Title: Baseline Sensitivity of Ascochyta rabiei to Azoxystrobin, Pyraclostrobin, and Boscalid

Author
item WISE, K - NORTH DAKOTA STATE UNIV
item BRADLEY, C - NORTH DAKOTA STATE UNIV
item PASCHE, J - NORTH DAKOTA STATE UNIV
item GUDMESTAD, N - NORTH DAKOTA STATE UNIV
item Dugan, Frank
item Chen, Weidong

Submitted to: Plant Disease
Publication Type: Peer Reviewed Journal
Publication Acceptance Date: 9/24/2007
Publication Date: 2/1/2008
Citation: Wise, K.A., Bradley, C.A., Pasche, J.S., Gudmestad, N.C., Dugan, F.M., Chen, W. 2008. Baseline Sensitivity of Ascochyta rabiei to Azoxystrobin, Pyraclostrobin, and Boscalid. Plant Disease.92:295-300.

Interpretive Summary: The fungus causing Ascochyta blight of chickpea is named Ascochyta rabiei (sexual state: Didymella rabiei). This study used isolates of the fungus collected prior to the introduction of certain fungicides in order to determine the resistance such isolates might display to these fungicides. This level of resistance ("baseline" resistance), once determined, can be compared to any subsequent level of resistance to these same fungicides among contemporary populations of the pathogen. In essence, the study measured the dose of fungicide which killed half the spores in a given germination test. In order to effectively accomplish this objective, a form of respiration ("alternative" respiration), known to occur only when the fungus grows in pure culture, had to be measured and blocked. This alternative respiration can, if not blocked, give false impressions for the results of germination tests. This study tested for alternative respiration, quantified its impact on germination tests when present, and supplied data for baseline resistance to important, modern fungicides.
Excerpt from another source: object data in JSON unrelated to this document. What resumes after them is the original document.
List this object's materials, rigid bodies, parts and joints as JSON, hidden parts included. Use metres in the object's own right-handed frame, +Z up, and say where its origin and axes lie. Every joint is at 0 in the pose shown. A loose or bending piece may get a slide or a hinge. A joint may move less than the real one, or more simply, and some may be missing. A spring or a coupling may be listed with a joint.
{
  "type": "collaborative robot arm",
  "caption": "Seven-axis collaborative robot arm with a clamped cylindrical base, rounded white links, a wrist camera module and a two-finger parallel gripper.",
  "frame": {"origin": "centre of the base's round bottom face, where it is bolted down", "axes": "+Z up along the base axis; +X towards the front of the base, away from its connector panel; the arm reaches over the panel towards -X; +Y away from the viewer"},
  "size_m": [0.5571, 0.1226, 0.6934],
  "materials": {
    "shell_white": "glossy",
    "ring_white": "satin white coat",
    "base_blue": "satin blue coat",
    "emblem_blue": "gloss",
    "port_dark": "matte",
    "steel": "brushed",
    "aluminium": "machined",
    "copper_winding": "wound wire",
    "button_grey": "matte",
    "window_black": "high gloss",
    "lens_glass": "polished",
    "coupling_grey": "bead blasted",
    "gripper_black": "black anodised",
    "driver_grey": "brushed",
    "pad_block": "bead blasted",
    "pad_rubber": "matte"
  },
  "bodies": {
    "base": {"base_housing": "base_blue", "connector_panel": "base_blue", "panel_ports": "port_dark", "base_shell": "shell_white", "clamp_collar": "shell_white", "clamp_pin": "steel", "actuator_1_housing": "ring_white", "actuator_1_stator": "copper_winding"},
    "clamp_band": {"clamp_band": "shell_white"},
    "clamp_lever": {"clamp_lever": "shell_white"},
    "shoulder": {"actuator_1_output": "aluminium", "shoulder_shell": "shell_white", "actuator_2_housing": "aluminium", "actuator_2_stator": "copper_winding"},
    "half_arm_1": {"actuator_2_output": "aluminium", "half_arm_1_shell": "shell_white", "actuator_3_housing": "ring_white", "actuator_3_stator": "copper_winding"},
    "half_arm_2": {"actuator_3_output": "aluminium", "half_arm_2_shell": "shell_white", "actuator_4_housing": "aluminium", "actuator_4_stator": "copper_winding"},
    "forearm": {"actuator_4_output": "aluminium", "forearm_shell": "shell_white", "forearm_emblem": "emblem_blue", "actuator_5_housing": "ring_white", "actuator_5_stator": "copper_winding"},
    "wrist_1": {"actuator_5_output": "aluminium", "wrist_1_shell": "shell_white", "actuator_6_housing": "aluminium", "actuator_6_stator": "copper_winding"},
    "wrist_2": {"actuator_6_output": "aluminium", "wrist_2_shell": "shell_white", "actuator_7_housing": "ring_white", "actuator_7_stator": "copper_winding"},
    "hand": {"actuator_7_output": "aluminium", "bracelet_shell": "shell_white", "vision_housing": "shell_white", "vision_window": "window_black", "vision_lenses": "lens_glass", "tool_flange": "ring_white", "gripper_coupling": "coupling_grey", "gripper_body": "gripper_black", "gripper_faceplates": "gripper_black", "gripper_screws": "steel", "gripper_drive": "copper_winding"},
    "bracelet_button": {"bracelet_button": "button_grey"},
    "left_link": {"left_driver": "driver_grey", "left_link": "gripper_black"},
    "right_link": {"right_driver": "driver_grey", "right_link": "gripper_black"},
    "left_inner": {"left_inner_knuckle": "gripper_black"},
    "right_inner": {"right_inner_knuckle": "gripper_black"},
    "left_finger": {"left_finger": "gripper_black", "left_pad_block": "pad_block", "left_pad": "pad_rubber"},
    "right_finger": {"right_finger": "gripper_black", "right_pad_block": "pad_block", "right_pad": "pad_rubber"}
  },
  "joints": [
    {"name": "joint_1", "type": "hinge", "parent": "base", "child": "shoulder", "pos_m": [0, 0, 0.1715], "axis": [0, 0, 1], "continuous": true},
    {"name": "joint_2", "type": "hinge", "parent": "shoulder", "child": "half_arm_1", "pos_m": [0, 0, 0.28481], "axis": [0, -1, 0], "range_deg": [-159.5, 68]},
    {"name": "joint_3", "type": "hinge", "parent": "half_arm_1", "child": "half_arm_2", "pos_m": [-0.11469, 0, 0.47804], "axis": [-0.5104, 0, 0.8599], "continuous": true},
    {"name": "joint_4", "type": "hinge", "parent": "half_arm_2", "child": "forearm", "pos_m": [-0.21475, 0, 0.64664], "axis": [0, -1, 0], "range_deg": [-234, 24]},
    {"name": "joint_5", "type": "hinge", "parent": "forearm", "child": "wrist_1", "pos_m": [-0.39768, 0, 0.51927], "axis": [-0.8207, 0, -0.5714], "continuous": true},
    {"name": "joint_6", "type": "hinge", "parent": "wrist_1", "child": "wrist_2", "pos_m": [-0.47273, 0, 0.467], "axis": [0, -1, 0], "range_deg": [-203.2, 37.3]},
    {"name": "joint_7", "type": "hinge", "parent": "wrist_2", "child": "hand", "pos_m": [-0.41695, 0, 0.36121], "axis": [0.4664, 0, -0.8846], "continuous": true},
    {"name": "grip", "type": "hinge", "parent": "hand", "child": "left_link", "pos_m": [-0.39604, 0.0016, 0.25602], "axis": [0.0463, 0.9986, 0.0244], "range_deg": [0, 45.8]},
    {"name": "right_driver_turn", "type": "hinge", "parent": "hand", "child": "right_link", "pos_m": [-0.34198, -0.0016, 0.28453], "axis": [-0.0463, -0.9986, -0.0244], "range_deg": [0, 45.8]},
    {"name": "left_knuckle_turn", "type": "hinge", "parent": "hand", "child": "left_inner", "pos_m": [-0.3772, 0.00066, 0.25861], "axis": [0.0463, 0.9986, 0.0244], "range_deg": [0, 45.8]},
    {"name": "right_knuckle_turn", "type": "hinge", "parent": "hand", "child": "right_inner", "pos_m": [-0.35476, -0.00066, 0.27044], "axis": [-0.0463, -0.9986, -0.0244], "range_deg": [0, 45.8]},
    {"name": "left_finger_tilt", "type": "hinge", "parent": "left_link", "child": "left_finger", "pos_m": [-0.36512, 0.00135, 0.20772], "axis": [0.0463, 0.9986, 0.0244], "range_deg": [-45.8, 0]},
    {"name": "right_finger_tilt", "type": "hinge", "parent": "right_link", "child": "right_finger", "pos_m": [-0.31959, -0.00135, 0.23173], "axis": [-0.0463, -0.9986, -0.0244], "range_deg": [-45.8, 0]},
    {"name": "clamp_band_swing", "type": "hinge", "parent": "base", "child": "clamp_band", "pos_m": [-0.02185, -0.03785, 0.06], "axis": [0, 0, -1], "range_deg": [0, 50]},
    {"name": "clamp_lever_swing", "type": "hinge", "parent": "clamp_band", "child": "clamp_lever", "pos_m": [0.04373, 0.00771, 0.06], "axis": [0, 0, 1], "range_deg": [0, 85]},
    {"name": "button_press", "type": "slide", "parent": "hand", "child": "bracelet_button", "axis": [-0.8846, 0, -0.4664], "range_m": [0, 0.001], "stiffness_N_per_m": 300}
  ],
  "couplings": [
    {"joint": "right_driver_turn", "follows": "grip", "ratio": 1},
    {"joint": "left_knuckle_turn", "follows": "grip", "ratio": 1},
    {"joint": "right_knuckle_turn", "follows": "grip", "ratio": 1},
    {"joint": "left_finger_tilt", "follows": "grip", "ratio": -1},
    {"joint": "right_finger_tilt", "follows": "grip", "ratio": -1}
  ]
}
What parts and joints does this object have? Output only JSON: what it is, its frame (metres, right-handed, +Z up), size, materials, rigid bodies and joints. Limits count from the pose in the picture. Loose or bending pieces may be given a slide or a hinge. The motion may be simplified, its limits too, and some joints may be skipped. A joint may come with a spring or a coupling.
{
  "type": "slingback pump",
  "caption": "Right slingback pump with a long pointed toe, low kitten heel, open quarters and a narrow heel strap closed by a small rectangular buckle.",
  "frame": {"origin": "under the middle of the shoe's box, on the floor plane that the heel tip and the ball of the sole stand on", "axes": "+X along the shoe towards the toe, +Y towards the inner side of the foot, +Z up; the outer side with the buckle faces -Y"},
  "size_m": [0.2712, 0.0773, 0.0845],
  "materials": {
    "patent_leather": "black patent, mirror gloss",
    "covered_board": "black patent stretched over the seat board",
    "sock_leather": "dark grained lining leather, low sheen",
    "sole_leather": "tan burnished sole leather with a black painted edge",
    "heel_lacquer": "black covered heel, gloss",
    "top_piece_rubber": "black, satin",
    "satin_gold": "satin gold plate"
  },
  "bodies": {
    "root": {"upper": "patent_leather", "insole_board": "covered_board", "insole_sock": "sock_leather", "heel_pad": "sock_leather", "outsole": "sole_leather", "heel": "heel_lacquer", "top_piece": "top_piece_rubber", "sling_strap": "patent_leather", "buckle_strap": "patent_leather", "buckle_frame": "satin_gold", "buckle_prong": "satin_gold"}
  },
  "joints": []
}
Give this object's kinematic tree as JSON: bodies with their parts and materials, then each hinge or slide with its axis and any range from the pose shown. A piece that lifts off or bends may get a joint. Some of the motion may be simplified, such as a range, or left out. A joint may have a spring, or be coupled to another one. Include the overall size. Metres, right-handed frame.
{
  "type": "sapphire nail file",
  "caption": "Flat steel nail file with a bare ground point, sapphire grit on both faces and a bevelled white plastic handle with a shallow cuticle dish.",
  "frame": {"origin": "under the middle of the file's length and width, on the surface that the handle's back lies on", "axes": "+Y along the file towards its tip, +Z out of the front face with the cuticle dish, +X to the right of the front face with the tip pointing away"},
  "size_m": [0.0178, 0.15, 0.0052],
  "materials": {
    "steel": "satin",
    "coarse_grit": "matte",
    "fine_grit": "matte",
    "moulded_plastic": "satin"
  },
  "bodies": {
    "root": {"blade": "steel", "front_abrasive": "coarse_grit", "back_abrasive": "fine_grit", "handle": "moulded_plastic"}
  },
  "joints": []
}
Technical Abstract: Ascochyta rabiei, causal agent of Ascochyta blight on chickpea (Cicer arietinum), can cause severe yield loss in the United States. Growers rely on applications of fungicides with site-specific modes of action such as the quinone outside inhibiting (QoI) fungicides azoxystrobin and pyraclostrobin, and the carboximide fungicide boscalid, to manage disease. Fifty-one isolates collected prior to QoI fungicide registration and 71 isolates collected prior to boscalid registration in the U.S. were tested in an in vitro assay to determine the effective fungicide concentration at which 50% of conidial germination was inhibited (EC50) for each isolate-fungicide combination. The effect of salicylhydroxamic acid (SHAM) on conidia of A. rabiei in the presence and absence of azoxystrobin was also assessed to determine if the fungus is capable of using alternative respiration. Five of nine A. rabiei isolates tested had significantly higher (P ' 0.05) EC50 values when SHAM was not included in media amended with azoxystrobin, indicating that A. rabiei has the potential to use alternative respiration to overcome fungicide toxicity in vitro. EC50 values of azoxystrobin and pyraclostrobin ranged from 0.0182 to 0.0338 µg/ml and from 0.0012 to 0.0033 µg/ml with mean values of 0.0272 and 0.0023 µg/ml, respectively. EC50 values of boscalid ranged from 0.0177 to 0.4960 µg/ml with a mean of 0.1903 µg/ml. Establishment of these baselines is the first step in developing a monitoring program to determine if shifts in sensitivity to these fungicides are occurring in the A. rabiei pathogen population.